Hit the recruiting trail running for uncommitted and decommitted recruits
Notre Dame is still pursuing several elite prospects at key positions for this class that could take this from a solid class to something much better. Prospects such as Seantrel Henderson (OL), Corey Cooper (S/WR), Anthony Barr (RB/LB/DE), Ego Furgeson (DE), Matt James (OL), and Brandon Linder (OL) to name a few. It’s also possible that Notre Dame could get back in on Chris Martin now that the Irish have a coach.
Kelly is in a much better position than Charlie Weis was in 2004 when he took over for a couple of reasons. First off, Kelly will be hitting the ground running by not coaching Cincinnati’s bowl game. In 2004, Weis was in the middle of a title run with the Patriots and stayed on staff until New England’s season ended with a Super Bowl win. The Super Bowl ended up coming after National Signing Day and while Weis did the best he could while still working with Pats, recruiting definitely suffered in the short term that first year.

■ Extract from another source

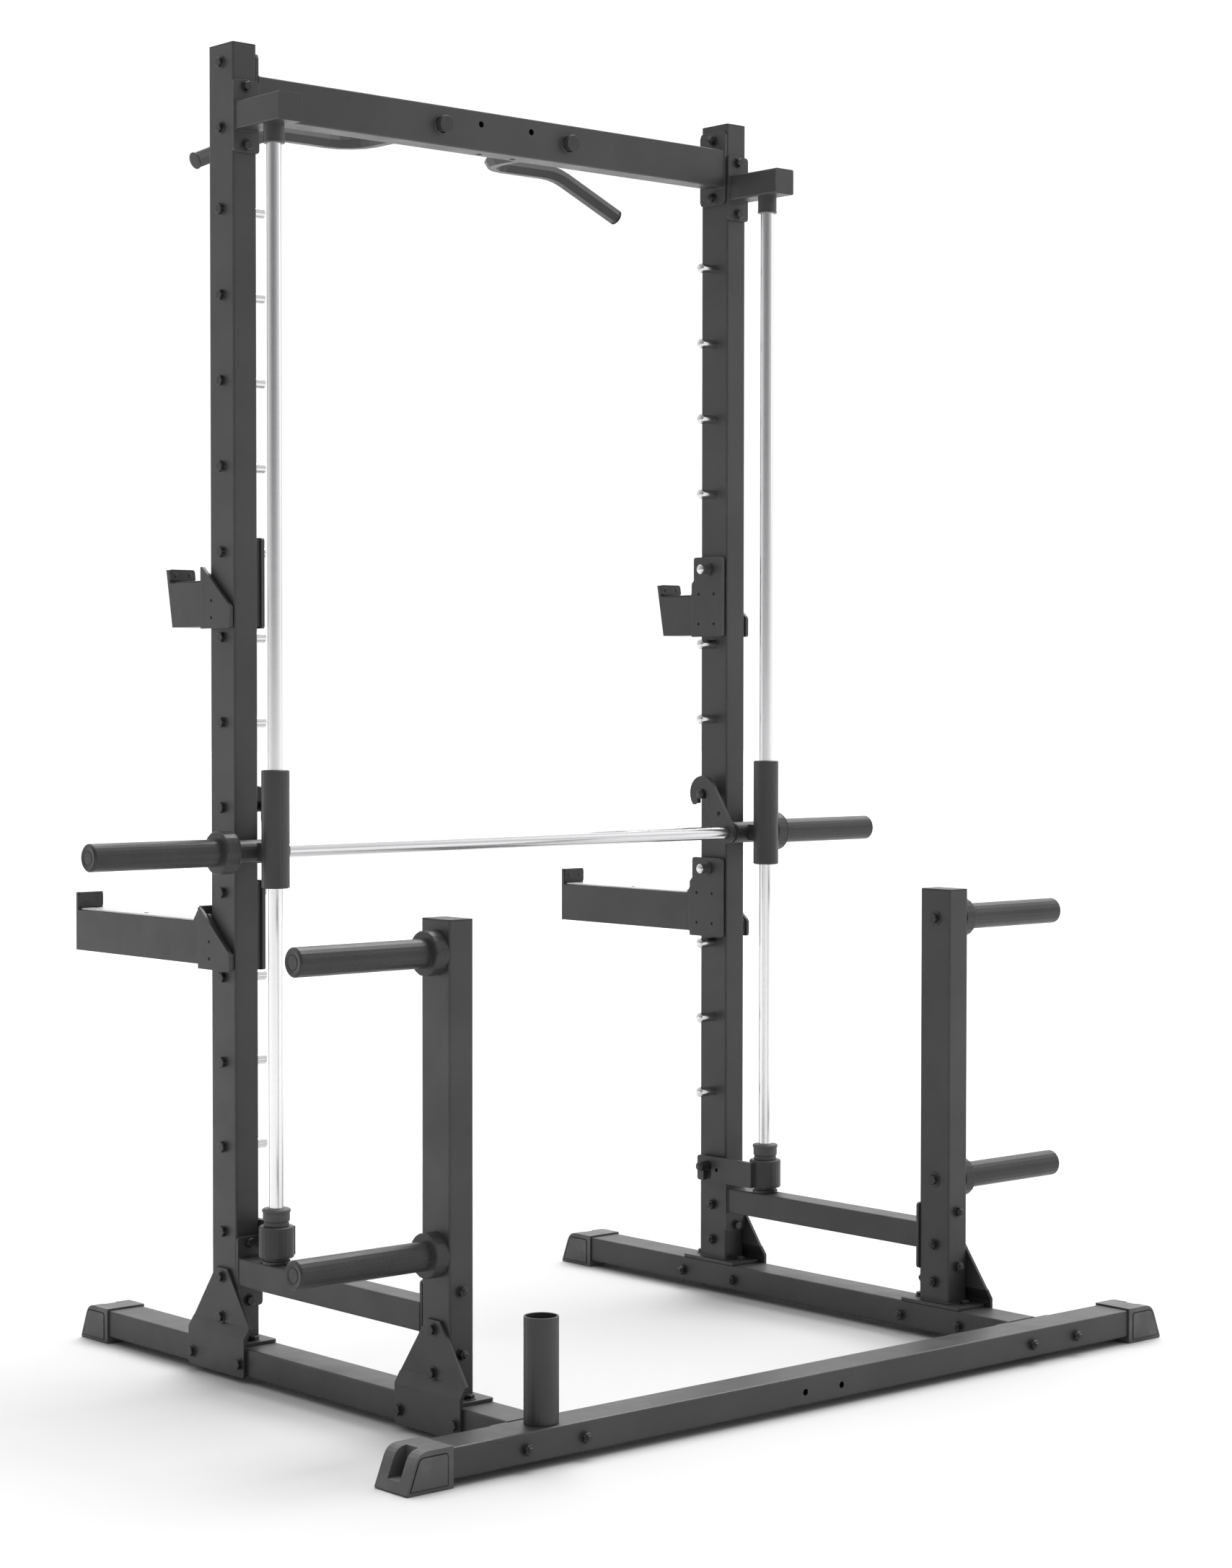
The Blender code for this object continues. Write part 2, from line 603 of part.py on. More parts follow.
def build_catch(rack, name, side):
    """A safety catch: a sleeve on the rod with a plate hooked over a peg."""
    centre = (side * ROD_X, ROD_Y, 0)
    low, high, sleeve_r, bore_r = 228.5, 284.5, 31.6, ROD_R + 0.5
    neck_r, neck_low = 22.0, 223.6
    sleeve = turned("Z", centre, [
        (sleeve_r - 2.0, high), (sleeve_r, high - 2.0), (sleeve_r, low + 2.0),
        (sleeve_r - 2.0, low), (neck_r, low), (neck_r, neck_low), (bore_r, neck_low),
        (bore_r, high)], closed=True)
    plate_in, plate_out = 563.0, 573.5
    plate_low, plate_high, tip_y = 229.0, 280.0, 30.0
    notch_half = 12.0
    ceiling = peg_z(PEG_CATCH) + PEG_R + 0.6
    round_z = ceiling - notch_half
    outline = [(ROD_Y, plate_low), (-notch_half - 2.0, plate_low), (-notch_half, plate_low + 2.0)]
    outline += arc(0, round_z, notch_half, 180, 0, 8)
    outline += [(notch_half, plate_low + 2.0), (notch_half + 2.0, plate_low)]
    outline += arc(tip_y - 5.0, plate_low + 5.0, 5.0, -90, 0, 3)
    outline += arc(tip_y - 5.0, plate_high - 5.0, 5.0, 0, 90, 3)
    outline.append((ROD_Y, plate_high))
    hole = arc(-27.0, 254.5, 4.5, 0, 324, 9)
    plate = extruded("X", outline, *across(side, plate_in, plate_out), holes=[hole])
    rack.join(sleeve, plate)
    rack.add(f"safety_catch_{name}", sleeve, "frame_paint", centre)
    bumper = turned("Z", centre, [
        (23.0, 316.0), (25.5, 314.0), (25.5, 310.0), (24.0, 309.0), (24.0, 295.0),
        (21.5, 292.0), (22.7, 290.0), (22.7, high + GAP), (bore_r, high + GAP),
        (bore_r, 316.0)], steps=20, closed=True)
    rack.add(f"catch_bumper_{name}", bumper, "rubber", centre)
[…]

Secondly, Weis and his staff did a much better job of recruiting in their final season than Willingham’s which left Notre Dame with a MAC level commitment list. Kelly has a much better set of committed players and a pool of much more talented prospects to work on to close out this class.
Kelly has a lot to tackle in the immediate future as he takes over at Notre Dame. Luckily for the Irish, he will not be coaching a bowl game next month and can focus his efforts 100% on taking care of what he needs to at Notre Dame.
The coaching search was fun while it lasted, but the next few weeks of recruiting and staff building are going to be just as importance for laying the foundation for success in this new era of Notre Dame football as the result of the search itself was.